- **Data listing**
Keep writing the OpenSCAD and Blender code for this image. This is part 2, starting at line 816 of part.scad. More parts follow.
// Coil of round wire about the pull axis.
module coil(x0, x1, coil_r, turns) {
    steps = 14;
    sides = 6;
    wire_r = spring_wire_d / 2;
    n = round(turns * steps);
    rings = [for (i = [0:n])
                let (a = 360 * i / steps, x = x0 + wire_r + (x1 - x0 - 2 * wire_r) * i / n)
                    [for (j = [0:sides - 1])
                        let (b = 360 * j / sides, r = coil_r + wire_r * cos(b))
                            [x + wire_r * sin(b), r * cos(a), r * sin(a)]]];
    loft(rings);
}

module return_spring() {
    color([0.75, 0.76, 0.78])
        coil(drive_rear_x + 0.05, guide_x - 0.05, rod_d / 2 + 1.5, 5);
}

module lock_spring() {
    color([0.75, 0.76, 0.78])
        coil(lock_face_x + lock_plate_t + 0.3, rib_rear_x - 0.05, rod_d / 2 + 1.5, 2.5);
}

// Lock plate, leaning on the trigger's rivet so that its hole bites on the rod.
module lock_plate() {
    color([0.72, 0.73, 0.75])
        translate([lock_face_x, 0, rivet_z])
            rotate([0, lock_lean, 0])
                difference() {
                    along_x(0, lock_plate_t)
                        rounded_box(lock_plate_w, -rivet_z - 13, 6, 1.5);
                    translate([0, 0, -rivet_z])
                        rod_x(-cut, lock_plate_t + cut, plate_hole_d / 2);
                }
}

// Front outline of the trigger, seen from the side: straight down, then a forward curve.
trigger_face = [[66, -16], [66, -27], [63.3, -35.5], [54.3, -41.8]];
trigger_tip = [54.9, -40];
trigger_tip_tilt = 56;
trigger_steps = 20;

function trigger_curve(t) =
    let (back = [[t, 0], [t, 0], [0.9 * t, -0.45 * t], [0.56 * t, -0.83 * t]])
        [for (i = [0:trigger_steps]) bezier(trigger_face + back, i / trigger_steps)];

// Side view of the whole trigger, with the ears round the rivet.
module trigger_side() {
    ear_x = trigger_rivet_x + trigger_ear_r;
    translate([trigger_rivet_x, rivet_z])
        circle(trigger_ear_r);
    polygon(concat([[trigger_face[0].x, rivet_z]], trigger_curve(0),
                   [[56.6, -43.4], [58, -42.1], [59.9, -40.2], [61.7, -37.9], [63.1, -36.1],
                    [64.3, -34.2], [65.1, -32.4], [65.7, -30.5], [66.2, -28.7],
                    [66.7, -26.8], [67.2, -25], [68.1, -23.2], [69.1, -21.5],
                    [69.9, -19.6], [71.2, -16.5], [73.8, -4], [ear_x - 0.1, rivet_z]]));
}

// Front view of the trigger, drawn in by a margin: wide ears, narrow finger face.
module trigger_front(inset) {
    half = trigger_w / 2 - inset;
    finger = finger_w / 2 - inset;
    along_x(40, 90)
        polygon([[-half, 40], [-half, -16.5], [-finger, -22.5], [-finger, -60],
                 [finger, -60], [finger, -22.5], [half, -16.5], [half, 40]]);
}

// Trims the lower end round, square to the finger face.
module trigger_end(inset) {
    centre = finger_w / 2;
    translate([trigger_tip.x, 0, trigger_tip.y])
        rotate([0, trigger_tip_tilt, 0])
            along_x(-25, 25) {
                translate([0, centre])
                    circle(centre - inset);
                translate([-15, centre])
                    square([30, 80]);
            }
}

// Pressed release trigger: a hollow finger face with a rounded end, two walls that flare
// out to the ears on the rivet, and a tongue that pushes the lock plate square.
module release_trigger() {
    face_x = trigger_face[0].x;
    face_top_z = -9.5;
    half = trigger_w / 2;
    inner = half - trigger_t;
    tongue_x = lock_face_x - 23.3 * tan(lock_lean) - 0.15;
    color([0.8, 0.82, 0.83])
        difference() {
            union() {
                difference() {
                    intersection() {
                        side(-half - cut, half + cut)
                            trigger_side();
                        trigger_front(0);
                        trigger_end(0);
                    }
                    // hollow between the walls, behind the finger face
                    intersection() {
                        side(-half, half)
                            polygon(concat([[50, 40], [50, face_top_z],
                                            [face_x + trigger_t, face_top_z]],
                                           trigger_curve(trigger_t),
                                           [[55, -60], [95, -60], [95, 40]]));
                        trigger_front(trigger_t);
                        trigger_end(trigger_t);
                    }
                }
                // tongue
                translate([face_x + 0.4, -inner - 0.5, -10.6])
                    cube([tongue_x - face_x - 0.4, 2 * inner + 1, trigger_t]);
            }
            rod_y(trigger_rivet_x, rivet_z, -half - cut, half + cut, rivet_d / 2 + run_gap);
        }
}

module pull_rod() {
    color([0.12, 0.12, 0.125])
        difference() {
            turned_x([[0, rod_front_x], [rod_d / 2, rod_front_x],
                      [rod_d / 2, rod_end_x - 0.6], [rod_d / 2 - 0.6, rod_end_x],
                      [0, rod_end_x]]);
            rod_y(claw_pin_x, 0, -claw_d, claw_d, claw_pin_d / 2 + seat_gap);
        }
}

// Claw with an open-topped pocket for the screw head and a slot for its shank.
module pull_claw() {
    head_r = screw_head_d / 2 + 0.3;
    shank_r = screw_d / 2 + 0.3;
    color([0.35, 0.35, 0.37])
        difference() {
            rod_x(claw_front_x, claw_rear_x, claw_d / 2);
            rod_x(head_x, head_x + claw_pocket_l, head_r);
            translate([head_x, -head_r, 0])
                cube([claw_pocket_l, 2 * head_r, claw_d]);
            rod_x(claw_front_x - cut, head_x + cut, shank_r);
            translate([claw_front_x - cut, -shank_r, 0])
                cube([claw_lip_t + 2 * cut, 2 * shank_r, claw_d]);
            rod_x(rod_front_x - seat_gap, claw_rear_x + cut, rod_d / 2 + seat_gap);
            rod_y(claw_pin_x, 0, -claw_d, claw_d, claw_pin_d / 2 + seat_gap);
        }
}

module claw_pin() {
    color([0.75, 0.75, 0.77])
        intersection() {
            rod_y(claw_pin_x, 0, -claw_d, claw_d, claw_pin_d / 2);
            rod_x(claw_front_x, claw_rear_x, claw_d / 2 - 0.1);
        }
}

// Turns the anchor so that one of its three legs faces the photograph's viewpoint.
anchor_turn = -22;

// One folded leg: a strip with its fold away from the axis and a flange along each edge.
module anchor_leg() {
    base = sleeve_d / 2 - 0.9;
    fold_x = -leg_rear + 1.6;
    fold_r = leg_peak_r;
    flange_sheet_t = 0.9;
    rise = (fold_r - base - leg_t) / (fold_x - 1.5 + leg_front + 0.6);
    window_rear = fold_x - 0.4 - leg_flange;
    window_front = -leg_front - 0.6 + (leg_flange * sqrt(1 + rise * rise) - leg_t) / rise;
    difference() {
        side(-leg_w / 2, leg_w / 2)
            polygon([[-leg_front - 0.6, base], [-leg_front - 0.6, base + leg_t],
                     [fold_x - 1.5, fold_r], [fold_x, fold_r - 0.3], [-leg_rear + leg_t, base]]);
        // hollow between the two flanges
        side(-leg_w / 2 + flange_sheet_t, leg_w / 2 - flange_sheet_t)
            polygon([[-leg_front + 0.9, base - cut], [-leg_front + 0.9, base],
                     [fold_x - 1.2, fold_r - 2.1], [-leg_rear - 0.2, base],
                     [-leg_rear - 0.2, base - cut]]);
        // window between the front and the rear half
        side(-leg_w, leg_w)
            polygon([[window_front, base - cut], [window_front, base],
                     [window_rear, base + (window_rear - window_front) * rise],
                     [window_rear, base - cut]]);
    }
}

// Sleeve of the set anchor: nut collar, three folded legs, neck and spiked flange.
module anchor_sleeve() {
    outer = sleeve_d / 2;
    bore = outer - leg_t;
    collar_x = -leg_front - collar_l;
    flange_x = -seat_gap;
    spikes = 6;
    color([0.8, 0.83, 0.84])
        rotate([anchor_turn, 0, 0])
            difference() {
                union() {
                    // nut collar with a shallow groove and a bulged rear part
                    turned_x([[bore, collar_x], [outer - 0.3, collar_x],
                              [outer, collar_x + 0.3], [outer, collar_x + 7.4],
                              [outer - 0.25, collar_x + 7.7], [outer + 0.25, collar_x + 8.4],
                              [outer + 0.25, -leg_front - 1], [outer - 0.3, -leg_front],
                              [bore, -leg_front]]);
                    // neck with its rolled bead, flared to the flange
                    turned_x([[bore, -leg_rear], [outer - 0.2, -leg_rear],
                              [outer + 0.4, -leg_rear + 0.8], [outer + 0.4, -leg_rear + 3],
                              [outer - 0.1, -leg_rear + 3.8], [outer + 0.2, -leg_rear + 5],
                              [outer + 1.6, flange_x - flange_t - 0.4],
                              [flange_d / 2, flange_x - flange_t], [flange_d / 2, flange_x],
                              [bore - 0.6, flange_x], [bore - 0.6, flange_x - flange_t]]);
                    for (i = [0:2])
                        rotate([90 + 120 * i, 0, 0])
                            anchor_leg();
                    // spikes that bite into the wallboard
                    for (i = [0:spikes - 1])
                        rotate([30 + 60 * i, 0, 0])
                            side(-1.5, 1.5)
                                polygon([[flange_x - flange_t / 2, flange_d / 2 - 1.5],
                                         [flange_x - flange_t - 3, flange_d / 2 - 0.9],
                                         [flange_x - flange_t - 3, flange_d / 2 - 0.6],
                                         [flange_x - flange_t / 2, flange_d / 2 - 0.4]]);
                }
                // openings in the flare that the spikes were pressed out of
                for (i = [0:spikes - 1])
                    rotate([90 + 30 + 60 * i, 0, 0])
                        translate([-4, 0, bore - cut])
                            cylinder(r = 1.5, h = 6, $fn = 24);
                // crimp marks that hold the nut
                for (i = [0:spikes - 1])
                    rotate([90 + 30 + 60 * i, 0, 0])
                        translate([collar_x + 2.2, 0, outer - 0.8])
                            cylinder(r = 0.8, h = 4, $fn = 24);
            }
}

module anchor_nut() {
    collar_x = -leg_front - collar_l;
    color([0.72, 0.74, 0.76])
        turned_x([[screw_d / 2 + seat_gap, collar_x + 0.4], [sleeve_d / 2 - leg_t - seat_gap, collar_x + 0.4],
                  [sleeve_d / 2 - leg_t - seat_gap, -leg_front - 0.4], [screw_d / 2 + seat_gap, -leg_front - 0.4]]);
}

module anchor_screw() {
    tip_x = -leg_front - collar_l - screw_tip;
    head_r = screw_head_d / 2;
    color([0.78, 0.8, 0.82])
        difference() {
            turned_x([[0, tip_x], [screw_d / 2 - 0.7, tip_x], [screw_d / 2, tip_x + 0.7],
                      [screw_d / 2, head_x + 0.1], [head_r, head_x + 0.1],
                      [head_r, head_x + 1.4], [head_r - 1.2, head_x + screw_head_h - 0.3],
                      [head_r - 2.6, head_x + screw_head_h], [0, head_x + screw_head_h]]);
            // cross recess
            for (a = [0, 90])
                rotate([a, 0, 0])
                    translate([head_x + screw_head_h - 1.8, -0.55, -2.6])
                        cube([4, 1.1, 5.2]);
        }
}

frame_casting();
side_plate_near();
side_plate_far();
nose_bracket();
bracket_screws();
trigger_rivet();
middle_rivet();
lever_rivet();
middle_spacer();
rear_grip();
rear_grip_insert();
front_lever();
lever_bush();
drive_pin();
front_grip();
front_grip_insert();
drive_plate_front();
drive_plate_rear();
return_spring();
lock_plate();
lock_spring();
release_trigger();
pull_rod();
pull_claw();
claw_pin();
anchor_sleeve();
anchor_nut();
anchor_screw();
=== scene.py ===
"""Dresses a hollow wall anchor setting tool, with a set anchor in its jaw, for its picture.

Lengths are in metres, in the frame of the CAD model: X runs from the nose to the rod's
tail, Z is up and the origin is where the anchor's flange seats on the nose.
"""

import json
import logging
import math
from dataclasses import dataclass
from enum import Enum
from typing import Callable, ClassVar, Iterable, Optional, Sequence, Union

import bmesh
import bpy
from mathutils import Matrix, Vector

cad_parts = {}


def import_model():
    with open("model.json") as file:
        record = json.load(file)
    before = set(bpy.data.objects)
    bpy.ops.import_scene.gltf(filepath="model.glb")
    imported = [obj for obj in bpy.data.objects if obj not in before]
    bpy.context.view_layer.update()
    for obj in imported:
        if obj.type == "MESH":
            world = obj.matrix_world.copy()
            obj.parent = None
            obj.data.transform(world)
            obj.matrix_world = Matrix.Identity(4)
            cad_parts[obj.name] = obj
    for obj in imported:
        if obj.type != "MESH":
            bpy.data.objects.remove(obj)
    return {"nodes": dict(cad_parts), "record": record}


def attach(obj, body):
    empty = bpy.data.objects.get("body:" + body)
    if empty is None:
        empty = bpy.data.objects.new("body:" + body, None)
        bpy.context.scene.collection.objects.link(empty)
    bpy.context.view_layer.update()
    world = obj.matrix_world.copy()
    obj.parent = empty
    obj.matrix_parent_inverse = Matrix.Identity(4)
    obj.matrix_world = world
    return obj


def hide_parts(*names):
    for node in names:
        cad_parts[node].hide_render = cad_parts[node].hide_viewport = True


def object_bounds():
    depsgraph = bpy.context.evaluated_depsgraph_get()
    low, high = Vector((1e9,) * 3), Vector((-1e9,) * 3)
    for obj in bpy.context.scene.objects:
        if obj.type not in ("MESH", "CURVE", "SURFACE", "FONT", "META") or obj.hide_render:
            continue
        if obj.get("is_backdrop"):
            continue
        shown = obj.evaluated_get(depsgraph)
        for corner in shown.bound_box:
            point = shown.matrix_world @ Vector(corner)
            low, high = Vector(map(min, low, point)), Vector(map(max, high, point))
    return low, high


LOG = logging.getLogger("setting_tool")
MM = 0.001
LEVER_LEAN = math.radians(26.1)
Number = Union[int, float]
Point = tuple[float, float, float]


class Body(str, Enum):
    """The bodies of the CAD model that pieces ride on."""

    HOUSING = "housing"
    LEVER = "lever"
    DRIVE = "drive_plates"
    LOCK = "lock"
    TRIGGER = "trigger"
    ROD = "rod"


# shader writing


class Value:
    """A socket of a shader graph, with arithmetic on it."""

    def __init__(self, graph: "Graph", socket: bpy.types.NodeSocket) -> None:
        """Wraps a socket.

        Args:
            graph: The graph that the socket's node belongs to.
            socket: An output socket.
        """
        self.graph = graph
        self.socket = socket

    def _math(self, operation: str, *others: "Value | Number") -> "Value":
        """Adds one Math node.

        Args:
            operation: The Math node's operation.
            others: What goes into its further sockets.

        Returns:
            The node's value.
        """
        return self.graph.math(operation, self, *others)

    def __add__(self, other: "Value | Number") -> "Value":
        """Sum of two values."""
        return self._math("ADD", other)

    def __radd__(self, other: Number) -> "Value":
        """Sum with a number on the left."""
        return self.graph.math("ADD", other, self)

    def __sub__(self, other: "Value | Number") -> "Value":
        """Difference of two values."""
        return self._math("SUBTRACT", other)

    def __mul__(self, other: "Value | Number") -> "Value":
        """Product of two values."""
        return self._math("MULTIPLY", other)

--

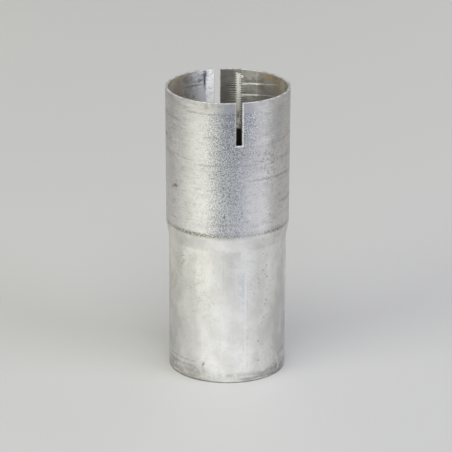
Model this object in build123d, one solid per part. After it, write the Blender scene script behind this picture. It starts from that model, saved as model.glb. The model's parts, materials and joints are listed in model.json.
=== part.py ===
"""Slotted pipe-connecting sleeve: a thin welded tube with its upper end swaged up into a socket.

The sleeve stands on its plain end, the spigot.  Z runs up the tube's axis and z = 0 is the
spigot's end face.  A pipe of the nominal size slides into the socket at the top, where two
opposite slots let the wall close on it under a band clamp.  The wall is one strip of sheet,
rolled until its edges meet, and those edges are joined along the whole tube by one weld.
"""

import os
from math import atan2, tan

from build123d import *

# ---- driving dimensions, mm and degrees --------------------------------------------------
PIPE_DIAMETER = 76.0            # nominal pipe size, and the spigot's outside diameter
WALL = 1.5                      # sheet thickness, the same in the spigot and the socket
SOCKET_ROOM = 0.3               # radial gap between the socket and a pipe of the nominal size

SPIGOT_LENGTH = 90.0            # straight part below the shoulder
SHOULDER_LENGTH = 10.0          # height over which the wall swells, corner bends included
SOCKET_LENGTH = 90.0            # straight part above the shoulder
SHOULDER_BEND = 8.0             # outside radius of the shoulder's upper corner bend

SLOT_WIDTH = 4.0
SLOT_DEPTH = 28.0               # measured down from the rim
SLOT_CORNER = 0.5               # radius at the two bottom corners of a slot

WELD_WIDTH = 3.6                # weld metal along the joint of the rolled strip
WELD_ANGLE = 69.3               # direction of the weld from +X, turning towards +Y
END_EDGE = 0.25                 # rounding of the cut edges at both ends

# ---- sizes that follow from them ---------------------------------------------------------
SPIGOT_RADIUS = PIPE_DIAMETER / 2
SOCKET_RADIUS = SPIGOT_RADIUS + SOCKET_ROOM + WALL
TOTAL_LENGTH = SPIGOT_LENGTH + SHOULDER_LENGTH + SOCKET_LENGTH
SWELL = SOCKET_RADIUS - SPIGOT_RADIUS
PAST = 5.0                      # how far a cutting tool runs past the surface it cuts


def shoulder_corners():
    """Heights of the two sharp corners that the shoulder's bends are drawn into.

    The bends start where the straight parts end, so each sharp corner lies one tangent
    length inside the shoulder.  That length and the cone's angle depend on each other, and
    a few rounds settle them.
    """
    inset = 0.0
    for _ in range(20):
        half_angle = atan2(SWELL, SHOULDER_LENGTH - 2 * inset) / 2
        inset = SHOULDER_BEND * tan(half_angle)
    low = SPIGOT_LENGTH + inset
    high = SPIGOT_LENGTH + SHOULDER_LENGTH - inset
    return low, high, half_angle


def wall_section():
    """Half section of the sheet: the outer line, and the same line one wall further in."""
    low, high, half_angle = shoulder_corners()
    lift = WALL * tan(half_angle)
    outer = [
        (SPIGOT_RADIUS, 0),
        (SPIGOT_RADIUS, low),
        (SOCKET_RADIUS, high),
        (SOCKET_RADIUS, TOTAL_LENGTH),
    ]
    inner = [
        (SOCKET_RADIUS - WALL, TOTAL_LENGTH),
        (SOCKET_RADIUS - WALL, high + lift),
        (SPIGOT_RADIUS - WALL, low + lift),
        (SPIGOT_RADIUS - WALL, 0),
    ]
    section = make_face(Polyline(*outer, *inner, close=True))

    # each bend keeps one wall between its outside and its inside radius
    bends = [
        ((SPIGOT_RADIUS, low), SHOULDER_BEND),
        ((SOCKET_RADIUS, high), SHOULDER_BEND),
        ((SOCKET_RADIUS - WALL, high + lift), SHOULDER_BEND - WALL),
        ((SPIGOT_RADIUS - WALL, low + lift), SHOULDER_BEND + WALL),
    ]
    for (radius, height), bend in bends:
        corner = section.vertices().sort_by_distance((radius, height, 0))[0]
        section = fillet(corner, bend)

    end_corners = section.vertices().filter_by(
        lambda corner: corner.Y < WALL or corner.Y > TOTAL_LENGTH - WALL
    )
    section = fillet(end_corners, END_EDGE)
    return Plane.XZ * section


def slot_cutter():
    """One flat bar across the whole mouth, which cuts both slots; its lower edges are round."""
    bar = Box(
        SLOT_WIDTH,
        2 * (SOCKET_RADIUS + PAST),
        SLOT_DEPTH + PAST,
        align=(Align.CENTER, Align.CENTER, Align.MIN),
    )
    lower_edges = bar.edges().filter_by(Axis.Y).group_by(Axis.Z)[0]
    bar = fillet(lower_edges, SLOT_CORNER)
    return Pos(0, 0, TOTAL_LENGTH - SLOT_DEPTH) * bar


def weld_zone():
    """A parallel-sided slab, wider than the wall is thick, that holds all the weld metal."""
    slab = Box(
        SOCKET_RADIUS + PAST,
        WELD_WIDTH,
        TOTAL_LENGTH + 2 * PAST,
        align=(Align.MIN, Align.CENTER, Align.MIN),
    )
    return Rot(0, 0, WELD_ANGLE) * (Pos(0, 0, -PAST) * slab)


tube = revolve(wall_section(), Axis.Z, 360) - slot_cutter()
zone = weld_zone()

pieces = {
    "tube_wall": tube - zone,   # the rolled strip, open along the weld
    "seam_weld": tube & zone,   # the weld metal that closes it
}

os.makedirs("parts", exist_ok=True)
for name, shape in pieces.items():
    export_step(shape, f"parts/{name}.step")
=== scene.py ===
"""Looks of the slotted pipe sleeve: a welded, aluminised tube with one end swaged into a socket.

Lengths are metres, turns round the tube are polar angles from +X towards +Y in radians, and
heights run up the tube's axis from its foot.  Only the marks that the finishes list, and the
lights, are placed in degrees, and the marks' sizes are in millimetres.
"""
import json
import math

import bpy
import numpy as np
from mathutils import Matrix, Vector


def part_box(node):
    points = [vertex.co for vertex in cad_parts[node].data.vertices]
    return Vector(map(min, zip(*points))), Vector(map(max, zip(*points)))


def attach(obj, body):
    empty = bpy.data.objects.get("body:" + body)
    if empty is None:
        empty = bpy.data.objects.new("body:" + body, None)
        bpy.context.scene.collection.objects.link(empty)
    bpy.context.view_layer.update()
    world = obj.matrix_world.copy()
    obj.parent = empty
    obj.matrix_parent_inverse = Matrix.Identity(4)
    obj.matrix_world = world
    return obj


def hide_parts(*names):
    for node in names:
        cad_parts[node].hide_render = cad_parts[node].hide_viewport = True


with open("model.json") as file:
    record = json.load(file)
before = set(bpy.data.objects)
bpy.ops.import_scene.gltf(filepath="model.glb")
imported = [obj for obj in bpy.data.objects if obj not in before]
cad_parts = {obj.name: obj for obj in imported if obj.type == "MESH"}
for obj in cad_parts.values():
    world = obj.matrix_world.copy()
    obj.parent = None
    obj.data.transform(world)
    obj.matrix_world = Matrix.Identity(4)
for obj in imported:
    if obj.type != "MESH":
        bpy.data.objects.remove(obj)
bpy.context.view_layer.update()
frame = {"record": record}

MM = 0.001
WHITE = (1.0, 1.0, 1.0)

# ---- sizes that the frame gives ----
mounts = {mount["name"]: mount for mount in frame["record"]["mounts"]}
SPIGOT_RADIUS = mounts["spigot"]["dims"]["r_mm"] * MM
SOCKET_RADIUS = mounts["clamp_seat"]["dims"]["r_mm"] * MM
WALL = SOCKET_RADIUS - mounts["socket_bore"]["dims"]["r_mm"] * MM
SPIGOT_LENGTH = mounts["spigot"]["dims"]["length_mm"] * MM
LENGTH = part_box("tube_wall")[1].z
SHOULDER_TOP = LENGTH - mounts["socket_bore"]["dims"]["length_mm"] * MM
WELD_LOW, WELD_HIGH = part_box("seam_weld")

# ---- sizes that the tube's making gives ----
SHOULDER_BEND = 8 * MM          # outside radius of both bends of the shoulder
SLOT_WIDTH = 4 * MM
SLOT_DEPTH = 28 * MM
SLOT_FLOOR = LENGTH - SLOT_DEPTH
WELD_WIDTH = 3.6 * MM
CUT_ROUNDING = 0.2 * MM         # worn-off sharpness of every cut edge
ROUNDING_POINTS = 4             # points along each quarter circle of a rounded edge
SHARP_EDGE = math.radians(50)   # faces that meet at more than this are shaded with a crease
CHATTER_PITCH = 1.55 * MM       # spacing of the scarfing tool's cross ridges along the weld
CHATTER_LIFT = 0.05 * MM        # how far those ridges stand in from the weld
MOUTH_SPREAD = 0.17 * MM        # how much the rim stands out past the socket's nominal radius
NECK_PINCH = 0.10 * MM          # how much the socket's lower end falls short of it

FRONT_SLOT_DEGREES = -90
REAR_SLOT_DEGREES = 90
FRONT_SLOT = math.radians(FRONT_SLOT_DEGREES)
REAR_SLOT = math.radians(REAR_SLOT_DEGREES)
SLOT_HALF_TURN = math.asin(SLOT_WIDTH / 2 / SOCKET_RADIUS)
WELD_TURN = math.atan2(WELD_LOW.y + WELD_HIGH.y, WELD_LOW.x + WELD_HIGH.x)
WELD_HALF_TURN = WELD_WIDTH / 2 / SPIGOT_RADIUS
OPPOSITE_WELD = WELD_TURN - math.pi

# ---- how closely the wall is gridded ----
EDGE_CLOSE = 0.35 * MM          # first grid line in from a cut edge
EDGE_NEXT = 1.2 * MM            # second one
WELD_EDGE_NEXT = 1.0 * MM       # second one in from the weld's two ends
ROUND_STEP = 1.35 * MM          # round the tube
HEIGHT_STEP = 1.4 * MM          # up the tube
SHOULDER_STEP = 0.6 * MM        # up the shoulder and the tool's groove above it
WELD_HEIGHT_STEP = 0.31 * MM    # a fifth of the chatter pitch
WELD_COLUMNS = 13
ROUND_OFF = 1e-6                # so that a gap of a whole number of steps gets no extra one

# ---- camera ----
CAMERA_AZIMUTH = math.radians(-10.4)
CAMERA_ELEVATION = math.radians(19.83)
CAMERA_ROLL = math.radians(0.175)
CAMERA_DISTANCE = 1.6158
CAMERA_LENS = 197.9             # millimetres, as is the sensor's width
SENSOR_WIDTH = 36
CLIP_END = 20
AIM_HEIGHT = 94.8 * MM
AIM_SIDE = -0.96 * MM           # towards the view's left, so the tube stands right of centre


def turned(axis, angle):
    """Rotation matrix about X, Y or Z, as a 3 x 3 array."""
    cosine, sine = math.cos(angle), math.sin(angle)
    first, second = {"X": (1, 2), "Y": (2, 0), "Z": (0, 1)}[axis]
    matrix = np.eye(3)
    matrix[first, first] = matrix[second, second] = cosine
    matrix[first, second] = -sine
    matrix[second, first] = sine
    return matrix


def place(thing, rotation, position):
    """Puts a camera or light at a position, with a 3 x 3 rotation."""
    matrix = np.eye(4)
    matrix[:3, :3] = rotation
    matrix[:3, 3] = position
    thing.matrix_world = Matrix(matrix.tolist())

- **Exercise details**
Begin at the line that has "frame_casting();"; stop after the line that has "cad_parts[obj.name] = obj". Copy every line in that span exactly.

- **Exercise output**
frame_casting();
side_plate_near();
side_plate_far();
nose_bracket();
bracket_screws();
trigger_rivet();
middle_rivet();
lever_rivet();
middle_spacer();
rear_grip();
rear_grip_insert();
front_lever();
lever_bush();
drive_pin();
front_grip();
front_grip_insert();
drive_plate_front();
drive_plate_rear();
return_spring();
lock_plate();
lock_spring();
release_trigger();
pull_rod();
pull_claw();
claw_pin();
anchor_sleeve();
anchor_nut();
anchor_screw();
=== scene.py ===
"""Dresses a hollow wall anchor setting tool, with a set anchor in its jaw, for its picture.

Lengths are in metres, in the frame of the CAD model: X runs from the nose to the rod's
tail, Z is up and the origin is where the anchor's flange seats on the nose.
"""

import json
import logging
import math
from dataclasses import dataclass
from enum import Enum
from typing import Callable, ClassVar, Iterable, Optional, Sequence, Union

import bmesh
import bpy
from mathutils import Matrix, Vector

cad_parts = {}


def import_model():
    with open("model.json") as file:
        record = json.load(file)
    before = set(bpy.data.objects)
    bpy.ops.import_scene.gltf(filepath="model.glb")
    imported = [obj for obj in bpy.data.objects if obj not in before]
    bpy.context.view_layer.update()
    for obj in imported:
        if obj.type == "MESH":
            world = obj.matrix_world.copy()
            obj.parent = None
            obj.data.transform(world)
            obj.matrix_world = Matrix.Identity(4)
            cad_parts[obj.name] = obj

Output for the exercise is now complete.